Tanya Dahlseid, fair manager, said the fair board extensively discussed alternatives to cancellation, including a virtual rodeo. However, that option just didn’t seem to be a worthwhile alternative, she noted.

Miller said the estimated cost for a virtual rodeo would be around $250,000. That is $100,000 more than the annual county event subsidy.

Can 4-H competitions be salvaged?

“This really is a tough call. This is, as you know, close to my heart,” said Commissioner Kathy Chandler-Henry, who was an Eagle County 4-H participant as a youngster.

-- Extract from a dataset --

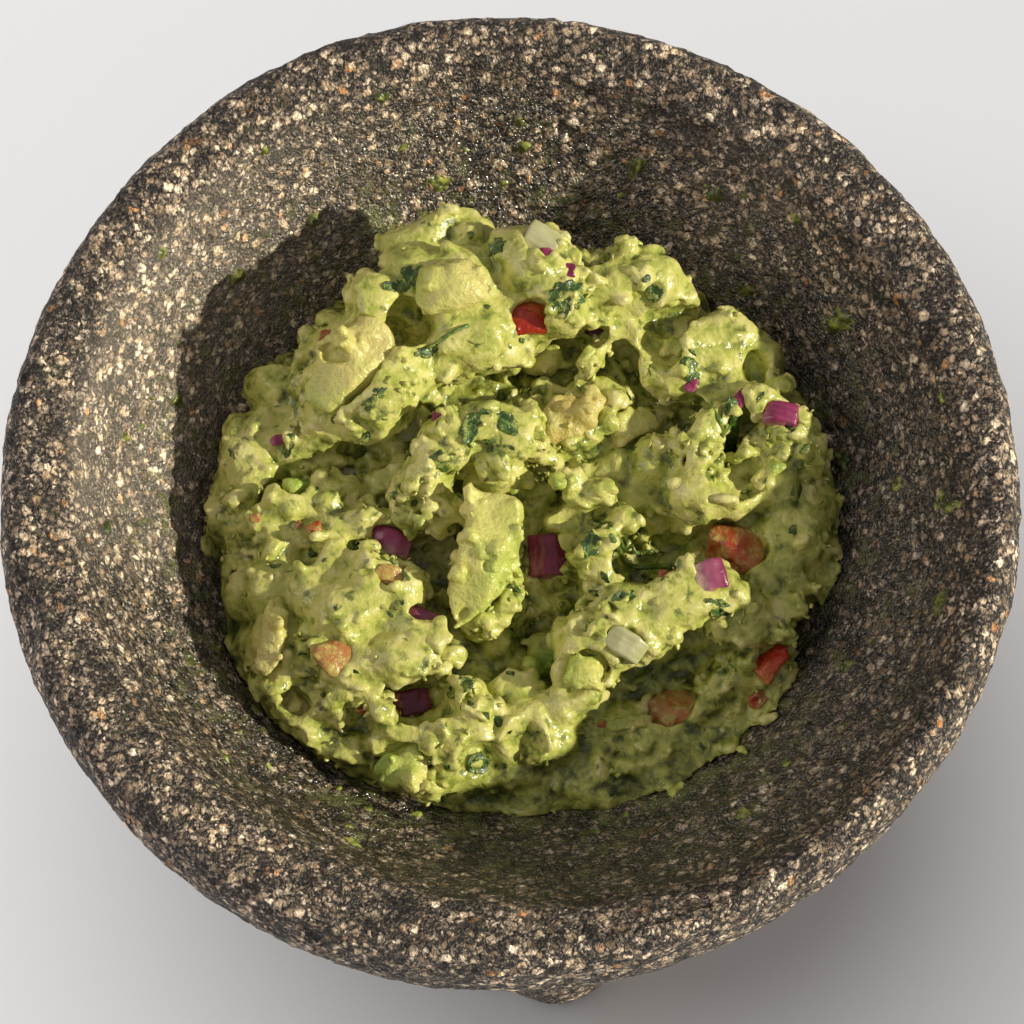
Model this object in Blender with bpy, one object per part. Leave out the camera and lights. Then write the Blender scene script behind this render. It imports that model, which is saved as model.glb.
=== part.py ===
"""Chunky guacamole, heaped in the rough stone mortar (a molcajete) it was ground in.

The mortar is one block of stone: a bowl with a rounded lip on three stout legs.
The avocado mash is one solid out to its craggy outline. It fills the bowl's hollow,
and the larger pieces in it (avocado, tomato, red onion, white onion) are solids of
their own that sit in pockets of the mash.

Sizes are in millimetres and are turned to metres in one place, in add_object.
The origin is on the table under the middle of the bowl, +Z is up, and one leg
points to -Y.
"""
import bmesh
import bpy
from math import atan2, cos, exp, hypot, pi, radians, sin, sqrt
from mathutils import Matrix, Vector, noise

MM = 0.001

# ---- driving dimensions, mm ------------------------------------------------------
OUTER_RADIUS = 100.0       # the bowl's widest circle
HEIGHT = 115.0             # table to the crest of the lip
WIDEST_Z = 105.0           # height of the widest circle
CREST_RADIUS = 94.5        # the lip's highest line
WALL_TOP_RADIUS = 86.0     # where the hollow's wall runs into the lip
WALL_TOP_Z = 111.0
HOLLOW_FLOOR_Z = 56.0      # lowest point of the hollow
BELLY_BOTTOM_Z = 30.0      # underside of the bowl, between the legs
CARVED_FROM_Z = 90.0       # above this height the carving wanders out of round
LEG_BEARINGS = (-82.0, 38.0, 158.0)   # degrees round the bowl
PIECE_GAP = 0.4            # play between a piece and the mash around it
WALL_GAP = 0.45            # play between the mash and the stone
LIP_ROUNDING = 1.7         # 1 is a straight bevel from crest to wall; more is rounder

# ---- fineness --------------------------------------------------------------------
BOWL_COLUMNS = 56          # facets round the bowl
WALL_ROWS = 8
LIP_ROWS = 3
BELLY_ROWS = 7
HEAP_COLUMNS = 50          # facets round the heap
HEAP_RINGS = 17
UNDER_RINGS = 6


def wave(bearing, *terms):
    """Sum of cosines round the bowl; each term is (amplitude, times round, degrees)."""
    return sum(size * cos(times * bearing + radians(shift)) for size, times, shift in terms)


def outline_wander(bearing):
    """Hand carving leaves the outer outline a little out of round."""
    return wave(bearing, (0.5, 3, 40.0), (0.3, 5, 160.0))


def lip_wander(bearing):
    """The hollow's mouth is cut by eye, so the lip is wide in one place, narrow in another."""
    return wave(bearing, (2.0, 1, 20.0), (2.0, 2, 90.0), (1.3, 3, 105.0))


def wall_z(radius):
    """Height of the hollow's wall: a cubic bowl, nearly flat in the middle."""
    return HOLLOW_FLOOR_Z + (WALL_TOP_Z - HOLLOW_FLOOR_Z) * (radius / WALL_TOP_RADIUS) ** 3


def wall_slope(radius):
    depth = WALL_TOP_Z - HOLLOW_FLOOR_Z
    return 3.0 * depth * radius ** 2 / WALL_TOP_RADIUS ** 3


def add_object(name, mesh, material):
    """Names the mesh's object, in metres, and gives it its material."""
    mesh.transform(Matrix.Scale(MM, 4))
    mesh.materials.append(material)
    mesh.shade_smooth()
    mesh.set_sharp_from_angle(angle=radians(45.0))
    item = bpy.data.objects.new(name, mesh)
    bpy.context.scene.collection.objects.link(item)
    return item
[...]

But she noted that cancellation of the Professional Rodeo Cowboys Association competition is really the only practical solution in a COVID-19 era. Chandler-Henry pointed out that the county subsidizes the fair and rodeo even in good years with strong revenues. But 2020 is unlikely to be a good year for the event. What’s more, Chandler-Henry noted that other fair and rodeo community sponsors also have been hit hard by the pandemic’s economic impacts and those businesses would likely struggle to pay their event sponsorships.

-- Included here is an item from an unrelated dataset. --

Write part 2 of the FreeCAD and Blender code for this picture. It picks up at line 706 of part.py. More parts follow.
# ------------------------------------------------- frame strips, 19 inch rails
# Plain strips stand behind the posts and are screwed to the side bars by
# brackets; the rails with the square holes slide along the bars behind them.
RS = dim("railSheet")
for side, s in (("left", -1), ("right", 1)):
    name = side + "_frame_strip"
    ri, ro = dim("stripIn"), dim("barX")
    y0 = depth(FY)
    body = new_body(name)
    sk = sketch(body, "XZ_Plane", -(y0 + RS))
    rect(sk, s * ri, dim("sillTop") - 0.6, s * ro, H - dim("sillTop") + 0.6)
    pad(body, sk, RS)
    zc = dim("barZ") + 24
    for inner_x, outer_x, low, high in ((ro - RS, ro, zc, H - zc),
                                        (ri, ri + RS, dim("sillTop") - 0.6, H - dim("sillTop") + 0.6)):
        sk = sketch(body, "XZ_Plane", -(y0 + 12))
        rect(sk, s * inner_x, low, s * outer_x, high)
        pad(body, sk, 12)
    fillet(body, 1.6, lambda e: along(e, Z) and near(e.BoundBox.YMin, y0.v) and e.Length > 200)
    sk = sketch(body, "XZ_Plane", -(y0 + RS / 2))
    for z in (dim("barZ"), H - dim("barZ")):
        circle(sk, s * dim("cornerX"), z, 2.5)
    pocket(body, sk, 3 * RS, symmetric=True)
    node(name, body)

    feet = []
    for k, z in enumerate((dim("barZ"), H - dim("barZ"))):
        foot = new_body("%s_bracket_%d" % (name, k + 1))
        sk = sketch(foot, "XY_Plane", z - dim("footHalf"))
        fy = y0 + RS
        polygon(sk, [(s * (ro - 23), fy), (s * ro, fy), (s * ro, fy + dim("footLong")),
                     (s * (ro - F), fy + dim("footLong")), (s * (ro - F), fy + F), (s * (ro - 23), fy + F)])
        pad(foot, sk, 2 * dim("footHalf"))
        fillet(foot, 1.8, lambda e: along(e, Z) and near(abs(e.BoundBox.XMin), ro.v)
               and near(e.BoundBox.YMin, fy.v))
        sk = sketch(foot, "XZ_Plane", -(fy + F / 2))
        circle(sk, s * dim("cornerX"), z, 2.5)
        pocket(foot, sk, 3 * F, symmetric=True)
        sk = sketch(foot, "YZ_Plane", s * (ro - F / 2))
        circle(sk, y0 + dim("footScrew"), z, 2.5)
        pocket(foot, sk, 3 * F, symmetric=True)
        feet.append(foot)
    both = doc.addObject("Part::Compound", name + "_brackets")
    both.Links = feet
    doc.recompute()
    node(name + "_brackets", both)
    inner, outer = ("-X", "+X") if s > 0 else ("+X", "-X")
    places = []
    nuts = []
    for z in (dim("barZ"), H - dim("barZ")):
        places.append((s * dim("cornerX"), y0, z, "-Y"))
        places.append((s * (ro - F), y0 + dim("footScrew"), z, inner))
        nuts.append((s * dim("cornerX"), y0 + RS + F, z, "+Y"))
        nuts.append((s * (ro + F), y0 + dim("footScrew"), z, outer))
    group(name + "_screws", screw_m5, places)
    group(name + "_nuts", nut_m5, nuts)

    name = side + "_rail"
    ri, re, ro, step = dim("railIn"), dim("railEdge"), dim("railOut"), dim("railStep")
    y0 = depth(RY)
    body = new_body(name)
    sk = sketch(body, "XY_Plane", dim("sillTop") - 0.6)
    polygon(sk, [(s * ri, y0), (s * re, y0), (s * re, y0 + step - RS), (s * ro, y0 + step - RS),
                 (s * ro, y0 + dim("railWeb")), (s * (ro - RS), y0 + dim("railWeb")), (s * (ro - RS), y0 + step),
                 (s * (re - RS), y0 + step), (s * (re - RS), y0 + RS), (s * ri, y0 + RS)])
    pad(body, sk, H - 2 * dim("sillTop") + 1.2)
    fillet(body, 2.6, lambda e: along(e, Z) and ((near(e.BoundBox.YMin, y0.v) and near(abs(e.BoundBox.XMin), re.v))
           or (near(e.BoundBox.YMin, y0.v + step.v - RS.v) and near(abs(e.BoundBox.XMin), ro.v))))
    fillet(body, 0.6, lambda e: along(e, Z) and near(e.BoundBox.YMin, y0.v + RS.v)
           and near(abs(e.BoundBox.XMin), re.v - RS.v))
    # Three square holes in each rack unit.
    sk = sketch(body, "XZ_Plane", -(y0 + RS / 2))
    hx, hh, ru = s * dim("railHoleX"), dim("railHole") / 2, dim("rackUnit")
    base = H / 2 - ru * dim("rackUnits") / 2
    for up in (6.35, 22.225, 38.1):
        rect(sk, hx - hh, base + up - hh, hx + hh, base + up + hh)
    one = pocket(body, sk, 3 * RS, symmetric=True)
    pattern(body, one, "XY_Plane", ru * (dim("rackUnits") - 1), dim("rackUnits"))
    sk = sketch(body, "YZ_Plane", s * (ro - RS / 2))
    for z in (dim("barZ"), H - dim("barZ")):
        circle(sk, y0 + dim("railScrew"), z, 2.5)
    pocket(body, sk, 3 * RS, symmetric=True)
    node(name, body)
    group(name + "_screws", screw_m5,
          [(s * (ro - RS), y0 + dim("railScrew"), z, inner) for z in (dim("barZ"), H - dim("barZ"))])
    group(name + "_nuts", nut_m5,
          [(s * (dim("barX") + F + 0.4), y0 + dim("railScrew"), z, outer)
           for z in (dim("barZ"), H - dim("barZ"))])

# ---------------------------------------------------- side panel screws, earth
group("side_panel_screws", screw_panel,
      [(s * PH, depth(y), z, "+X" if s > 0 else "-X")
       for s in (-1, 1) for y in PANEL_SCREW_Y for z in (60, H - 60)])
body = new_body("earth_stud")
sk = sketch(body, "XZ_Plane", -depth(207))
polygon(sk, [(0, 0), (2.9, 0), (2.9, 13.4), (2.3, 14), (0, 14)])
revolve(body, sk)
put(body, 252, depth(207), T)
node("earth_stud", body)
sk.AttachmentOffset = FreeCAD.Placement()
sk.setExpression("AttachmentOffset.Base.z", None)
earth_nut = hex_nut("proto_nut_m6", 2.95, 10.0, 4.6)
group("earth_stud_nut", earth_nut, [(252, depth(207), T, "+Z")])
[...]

But while they supported canceling the overall event for this summer, the commissioners asked if the 4-H competitions and exhibitions could be salvaged. That’s what the county’s Colorado State Extension staff is working on.

“We have been in a lot of conversations of how we could make this work and how it would look,” said Jenny Leonetti, the county’s 4-H/youth development director.

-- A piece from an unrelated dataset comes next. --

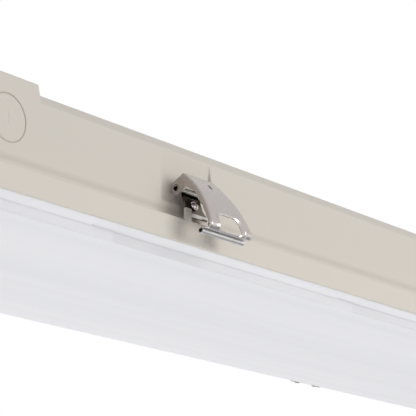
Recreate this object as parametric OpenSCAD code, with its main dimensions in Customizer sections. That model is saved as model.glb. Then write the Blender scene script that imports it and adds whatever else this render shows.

Glenda Wentworth, Eagle County extension director, said the office is working on a plan to conduct livestock contests and judging while complying with the standards spelled out in the county’s public health orders. In particular, 2020 may feature a virtual junior livestock sale.

Chandler-Henry noted that perhaps by midsummer, a very scaled-back fair event could be staged. “People will be hungry for some type of event by July,” she noted.

Wentworth said the fair would likely be very limited, to just participants and judges. She noted Colorado State University hasn’t issued any recommendations regarding the upcoming county fair season, but the early indication is CSU will instruct extension staff to look to individual county guidelines in planning events.

On that topic, Eagle County is taking early action. Miller noted that on the PRCA schedule, around half of the national rodeo events are canceled through the end of June. Additionally, some big rodeos, including the Greeley Stampede, have been called off for 2020.

Miller said the local fair team suspects that other Colorado rodeo events are waiting for one county to cancel before making a decision about the 2020 summer season.

“Are we going to be that first domino?” asked Commissioner Jeanne McQueeney.

The county fair staff replied that yes, Eagle County may be.

“But we are getting a lot of phone calls right now and it would be good to have a definitive answer,” she said.

“I think it is a tough recommendation, but I think it is the right one,” said Commissioner Matt Scherr about the cancellation plan. “I do love the idea of still being able to hold the 4-H fair.”

The commissioners also loved the idea of communicating that while the fair and rodeo won’t happen in 2020, it will be back better and than ever in 2021.